__SHORT TASK__
Only the lines from the line with "axis = tuple(round(value, 7)" through the line with "for node in" should be copied, exactly as they appear, with both ends kept.

__AVAILABLE DATA__

=======

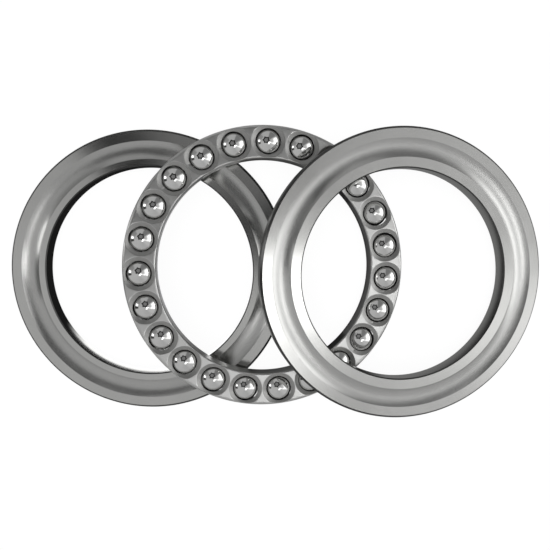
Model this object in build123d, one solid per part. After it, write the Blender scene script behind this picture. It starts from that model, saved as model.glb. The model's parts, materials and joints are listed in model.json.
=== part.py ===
from build123d import *
import os
from math import cos, degrees, radians, sin, sqrt

# Single-direction thrust ball bearing for a 65 mm shaft, opened and laid out in a fan on a flat
# surface: the housing washer lies flat with its raceway up, the caged ball set leans on it, and the
# shaft washer leans on the ball set. Millimetres. The origin is the centre of the housing washer's
# back face, +Z is the housing washer's axis and +X points along the fan, towards the shaft washer.

# ---- driving dimensions: boundary sizes of the standard bearing
SHAFT_BORE = 65.0
HOUSING_BORE = 67.0
OUTSIDE_DIAMETER = 90.0
BEARING_HEIGHT = 18.0

# ---- driving dimensions: ball set and raceways
BALL_COUNT = 23
BALL_DIAMETER = 8.731
PITCH_RADIUS = 38.6
RACEWAY_RADIUS = 4.67
RACEWAY_DEPTH = 0.96
MOUNTING_CORNER = 1.0
FREE_CORNER = 0.4
RACE_SIDE_EDGE = 0.7
RACE_SIDE_BORE_EDGE = 0.35

# ---- driving dimensions: pressed cage
SHEET = 0.45
CAGE_INNER_RADIUS = 33.45
CAGE_OUTER_RADIUS = 43.55
CAGE_TOP = 3.2
CAGE_BOTTOM = -2.6
INNER_BEND_RADIUS = 0.55
OUTER_BEND_RADIUS = 1.0
LIP_INNER_RADIUS = 34.65
LIP_OUTER_RADIUS = 42.55
POCKET_PLAY = 0.355
RIM_DROP = 0.6
DISH_RADIUS = 5.15
CONE_RUN_IN = 1.0
POCKET_WALL_BOTTOM = 1.0
OVERRUN = 0.1

# ---- driving dimensions: how the pieces lie
BALL_SET_CENTRE = (37.33, 1.67)
BALL_SET_LEAN = 6.51
BALL_SET_LEAN_DIRECTION = 2.54
SHAFT_WASHER_CENTRE = (79.90, -0.43)
SHAFT_WASHER_LEAN = 9.65
SHAFT_WASHER_LEAN_DIRECTION = 0.83
FIRST_BALL_ANGLE = -5.43
FLOOR_CLEARANCE = 0.03

# Balls that lie against one side of their pocket: ball number, and its shift along the ball circle.
SHIFTED_BALLS = {
    2: -0.20,
    3: 0.24,
    18: -0.12,
    20: -0.20,
    22: -0.22,
}

# ---- derived dimensions
BALL_RADIUS = BALL_DIAMETER / 2
OUTSIDE_RADIUS = OUTSIDE_DIAMETER / 2
WASHER_THICKNESS = (BEARING_HEIGHT - BALL_DIAMETER) / 2 + RACEWAY_DEPTH
POCKET_SPHERE_RADIUS = BALL_RADIUS + POCKET_PLAY
RIM_HEIGHT = CAGE_TOP - RIM_DROP
RIM_RADIUS = sqrt(POCKET_SPHERE_RADIUS**2 - RIM_HEIGHT**2)


def washer(bore, bore_corner, outside_corner):
    """A flat ring with a raceway groove in its top face and its back face on z = 0."""
    width = OUTSIDE_RADIUS - bore / 2
    blank = Pos(bore / 2 + width / 2, WASHER_THICKNESS / 2) * Rectangle(width, WASHER_THICKNESS)
    back = blank.vertices().group_by(Axis.Y)[0].sort_by(Axis.X)
    blank = fillet(back[-1], outside_corner)
    blank = fillet(blank.vertices().group_by(Axis.Y)[0].sort_by(Axis.X)[0], bore_corner)
    blank = chamfer(blank.vertices().group_by(Axis.Y)[-1].sort_by(Axis.X)[-1], RACE_SIDE_EDGE)
    blank = chamfer(blank.vertices().group_by(Axis.Y)[-1].sort_by(Axis.X)[0], RACE_SIDE_BORE_EDGE)
    groove_centre = WASHER_THICKNESS - RACEWAY_DEPTH + RACEWAY_RADIUS
    section = blank - Pos(PITCH_RADIUS, groove_centre) * Circle(RACEWAY_RADIUS)
    return revolve(Plane.XZ * section, Axis.Z)


def channel_section(inset, bottom):
    """The cage's channel outline in (radius, height), drawn in from its outside by inset."""
    inner = CAGE_INNER_RADIUS + inset
    outer = CAGE_OUTER_RADIUS - inset
    top = CAGE_TOP - inset
    outline = Pos((inner + outer) / 2, (top + bottom) / 2) * Rectangle(outer - inner, top - bottom)
    outline = fillet(outline.vertices().group_by(Axis.Y)[-1].sort_by(Axis.X)[0], INNER_BEND_RADIUS - inset)
    return fillet(outline.vertices().group_by(Axis.Y)[-1].sort_by(Axis.X)[-1], OUTER_BEND_RADIUS - inset)


def ring_of(section):
    """A (radius, height) section turned once about Z."""
    return revolve(Plane.XZ * section, Axis.Z)


def turned(points):
    """A closed outline of (radius, height) points turned once about Z."""
    return ring_of(make_face(Polyline(*points, close=True)))


def cage():
    """A pressed channel ring: open below, with one dished pocket in its top for each ball.

    Heights are measured from the plane of the ball centres. The channel's lower edges are turned in,
    and the pocket rims are narrower than a ball, so that neither side lets the balls out.
    """
    envelope = ring_of(channel_section(0, CAGE_BOTTOM))
    lip_top = CAGE_BOTTOM + SHEET
    mouth_middle = (LIP_INNER_RADIUS + LIP_OUTER_RADIUS) / 2
    mouth = Rectangle(LIP_OUTER_RADIUS - LIP_INNER_RADIUS, SHEET + 2 * OVERRUN)
    mouth = Pos(mouth_middle, CAGE_BOTTOM + SHEET / 2) * mouth
    hollow = ring_of(channel_section(SHEET, lip_top)) + ring_of(mouth)

    slope = RIM_DROP / (DISH_RADIUS - RIM_RADIUS)
    below = SHEET * sqrt(1 + slope**2)
    dish_start = RIM_RADIUS - CONE_RUN_IN
    dish_floor = RIM_HEIGHT - slope * CONE_RUN_IN - below
    dish_top = CAGE_TOP - SHEET
    dish_end = RIM_RADIUS + (dish_top - RIM_HEIGHT + below) / slope
    dish = turned([
        (0, dish_floor),
        (dish_start, dish_floor),
        (dish_end, dish_top),
        (dish_end, dish_top + OVERRUN),
        (0, dish_top + OVERRUN),
    ])
    recess = turned([
        (0, RIM_HEIGHT),
        (RIM_RADIUS, RIM_HEIGHT),
        (DISH_RADIUS + OVERRUN / slope, CAGE_TOP + OVERRUN),
        (0, CAGE_TOP + OVERRUN),
    ])
    wall_bottom = Plane.XY.offset(POCKET_WALL_BOTTOM)
    ball_space = split(Sphere(POCKET_SPHERE_RADIUS), bisect_by=wall_bottom, keep=Keep.TOP)

    places = [Rot(0, 0, pocket_angle(number)) * Pos(PITCH_RADIUS, 0, 0) for number in ball_numbers()]
    hollow = hollow - [place * dish for place in places]
    pressed = envelope - hollow
    return pressed - [place * recess for place in places] - [place * ball_space for place in places]


def ball_numbers():
    return range(1, BALL_COUNT + 1)


def pocket_angle(number):
    """The angle of a pocket about the cage's axis, in degrees."""
    return FIRST_BALL_ANGLE + (number - 1) * 360 / BALL_COUNT


def ball_angle(number):
    """The angle of a ball about the cage's axis, in degrees."""
    return pocket_angle(number) + degrees(SHIFTED_BALLS.get(number, 0) / PITCH_RADIUS)


def leaning_plane(centre, lean, direction):
    """A plane at centre whose normal leans from +Z by lean degrees, towards direction degrees."""
    tilt = radians(lean)
    heading = radians(direction)
    normal = Vector(sin(tilt) * cos(heading), sin(tilt) * sin(heading), cos(tilt))
    return Plane(origin=centre, x_dir=Vector(0, 1, 0).cross(normal), z_dir=normal)


def ball_set_plane():
    """The plane of the ball centres, with the lowest ball just clear of the surface."""
    height = PITCH_RADIUS * sin(radians(BALL_SET_LEAN)) + BALL_RADIUS + FLOOR_CLEARANCE
    return leaning_plane((*BALL_SET_CENTRE, height), BALL_SET_LEAN, BALL_SET_LEAN_DIRECTION)


def shaft_washer_plane():
    """The shaft washer's back face, with its lowest edge just clear of the surface."""
    tilt = radians(SHAFT_WASHER_LEAN)
    corner_drop = FREE_CORNER * (1 - cos(tilt))
    height = (OUTSIDE_RADIUS - FREE_CORNER) * sin(tilt) + corner_drop + FLOOR_CLEARANCE
    centre = (*SHAFT_WASHER_CENTRE, height)
    return leaning_plane(centre, SHAFT_WASHER_LEAN, SHAFT_WASHER_LEAN_DIRECTION)


def ball(number):
    """One ball in its pocket, in the cage's own frame, with its poles on the axis it rolls about."""
    return Rot(0, 0, ball_angle(number)) * Pos(PITCH_RADIUS, 0, 0) * Rot(0, 90, 0) * Sphere(BALL_RADIUS)


def build_parts():
    """Every piece of the bearing where it lies, by name."""
    ball_set = ball_set_plane().location
    parts = {
        "housing_washer": washer(HOUSING_BORE, FREE_CORNER, MOUNTING_CORNER),
        "cage": ball_set * cage(),
        "shaft_washer": shaft_washer_plane().location * washer(SHAFT_BORE, MOUNTING_CORNER, FREE_CORNER),
    }
    for number in ball_numbers():
        parts[f"ball_{number:02d}"] = ball_set * ball(number)
    return parts


def describe(name, plane):
    """Print a piece's centre and axis, for its joint."""
    centre = tuple(round(value, 5) for value in plane.origin)
    axis = tuple(round(value, 7) for value in plane.z_dir)
    print(f"{name}: centre {centre} mm, axis {axis}")


os.makedirs("parts", exist_ok=True)
for part_name, solid in build_parts().items():
    solid.label = part_name
    export_step(solid, f"parts/{part_name}.step")
describe("ball set", ball_set_plane())
describe("shaft washer", shaft_washer_plane())
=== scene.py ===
import json
from math import atan2, cos, exp, hypot, pi, sin, sqrt

import bpy
from mathutils import Matrix, Vector


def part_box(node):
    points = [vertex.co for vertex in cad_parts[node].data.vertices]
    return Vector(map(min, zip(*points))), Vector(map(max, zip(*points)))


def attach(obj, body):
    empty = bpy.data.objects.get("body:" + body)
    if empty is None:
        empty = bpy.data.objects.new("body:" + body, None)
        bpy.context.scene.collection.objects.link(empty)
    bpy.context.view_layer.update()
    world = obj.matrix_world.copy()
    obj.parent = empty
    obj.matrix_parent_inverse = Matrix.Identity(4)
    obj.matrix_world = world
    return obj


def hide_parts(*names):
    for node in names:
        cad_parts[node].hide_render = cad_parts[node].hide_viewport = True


# A thrust ball bearing laid out in a fan: housing washer, caged balls, shaft washer. Every length is
# in metres. The washers and the cage are replaced by finer meshes of the same size, and the balls
# are the frame's own.

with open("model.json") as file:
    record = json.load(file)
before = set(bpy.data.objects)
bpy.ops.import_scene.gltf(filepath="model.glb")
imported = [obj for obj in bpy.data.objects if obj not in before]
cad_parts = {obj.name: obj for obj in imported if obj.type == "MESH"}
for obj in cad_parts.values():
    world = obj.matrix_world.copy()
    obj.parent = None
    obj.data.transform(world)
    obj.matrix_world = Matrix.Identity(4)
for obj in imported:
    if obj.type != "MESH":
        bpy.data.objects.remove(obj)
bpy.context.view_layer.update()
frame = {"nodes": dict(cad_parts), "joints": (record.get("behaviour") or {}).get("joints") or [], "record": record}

MM = 0.001
JOINTS = {joint["name"]: joint for joint in frame["joints"]}
MOUNTS = {mount["name"]: mount for mount in frame["record"]["mounts"]}

# ---- washers
SHAFT_BORE_RADIUS = MOUNTS["shaft_seat"]["dims"]["r_mm"] * MM
HOUSING_BORE_RADIUS = MOUNTS["housing_washer_bore"]["dims"]["r_mm"] * MM
OUTSIDE_RADIUS = MOUNTS["housing_seat"]["dims"]["r_mm"] * MM
WASHER_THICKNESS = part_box("housing_washer")[1].z
PITCH_RADIUS = 38.6 * MM
RACEWAY_RADIUS = 4.67 * MM
RACEWAY_DEPTH = 0.96 * MM
MOUNTING_CORNER = 1.0 * MM
FREE_CORNER = 0.4 * MM
RACE_SIDE_EDGE = 0.7 * MM
RACE_SIDE_BORE_EDGE = 0.35 * MM
SHOULDER_ROUND = 0.07 * MM
WASHER_SEGMENTS = 360

# ---- cage, with heights above the plane of the ball centres
BALL_NAMES = sorted(name for name in frame["nodes"] if name.startswith("ball_"))
SHEET = 0.45 * MM
CAGE_INNER_RADIUS = 33.45 * MM
CAGE_OUTER_RADIUS = 43.55 * MM
CAGE_TOP = 3.2 * MM
CAGE_BOTTOM = -2.6 * MM
INNER_BEND_RADIUS = 0.55 * MM
OUTER_BEND_RADIUS = 1.0 * MM
LIP_INNER_RADIUS = 34.65 * MM
LIP_OUTER_RADIUS = 42.55 * MM
POCKET_SPHERE_RADIUS = 4.7205 * MM
RIM_HEIGHT = 2.6 * MM
RIM_RADIUS = sqrt(POCKET_SPHERE_RADIUS**2 - RIM_HEIGHT**2)
DISH_RADIUS = 5.15 * MM
UNDER_RIM_RADIUS = 4.17 * MM
FOOT_RADIUS = 0.3 * MM
BLEND = 0.08 * MM
STAKE_OFFSET = 4.3 * MM
STAKE_SIZE = 0.35 * MM
STAKE_DEPTH = 0.12 * MM
SLOPE_STEP = 0.01 * MM
BORDER_CROWDING = 1.8
HALVINGS = 30
POCKET_RAYS = (16, 28, 16)
DISH_STEPS = 7
LAND_STEPS = 12
WALL_STEPS = 4
BEND_STEPS = 5
WALL_COLUMNS = 28

# ---- material slots of the washers and of the cage, and linear colours
GROUND, RACEWAY, WALL, EDGE = range(4)
SATIN, DISH = range(2)
WASHER_COLOUR = (0.66, 0.66, 0.645)
RACEWAY_COLOUR = (0.60, 0.60, 0.588)
# The chamfers' near-black colour is painted shade: it draws the dark lines that reflections give the washers'
# edges.
EDGE_PAINTED_SHADE_COLOUR = (0.10, 0.10, 0.098)
CAGE_COLOUR = (0.66, 0.66, 0.65)
# The dish round each pocket is darker than the flats: painted shade in the dished recess round the ball.
DISH_PAINTED_SHADE_COLOUR = (0.45, 0.45, 0.44)
BALL_COLOUR = (0.82, 0.82, 0.81)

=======

__OUTPUT OF THE TASK__
    axis = tuple(round(value, 7) for value in plane.z_dir)
    print(f"{name}: centre {centre} mm, axis {axis}")


os.makedirs("parts", exist_ok=True)
for part_name, solid in build_parts().items():
    solid.label = part_name
    export_step(solid, f"parts/{part_name}.step")
describe("ball set", ball_set_plane())
describe("shaft washer", shaft_washer_plane())
=== scene.py ===
import json
from math import atan2, cos, exp, hypot, pi, sin, sqrt

import bpy
from mathutils import Matrix, Vector


def part_box(node):
    points = [vertex.co for vertex in cad_parts[node].data.vertices]
    return Vector(map(min, zip(*points))), Vector(map(max, zip(*points)))


def attach(obj, body):
    empty = bpy.data.objects.get("body:" + body)
    if empty is None:
        empty = bpy.data.objects.new("body:" + body, None)
        bpy.context.scene.collection.objects.link(empty)
    bpy.context.view_layer.update()
    world = obj.matrix_world.copy()
    obj.parent = empty
    obj.matrix_parent_inverse = Matrix.Identity(4)
    obj.matrix_world = world
    return obj


def hide_parts(*names):
    for node in names:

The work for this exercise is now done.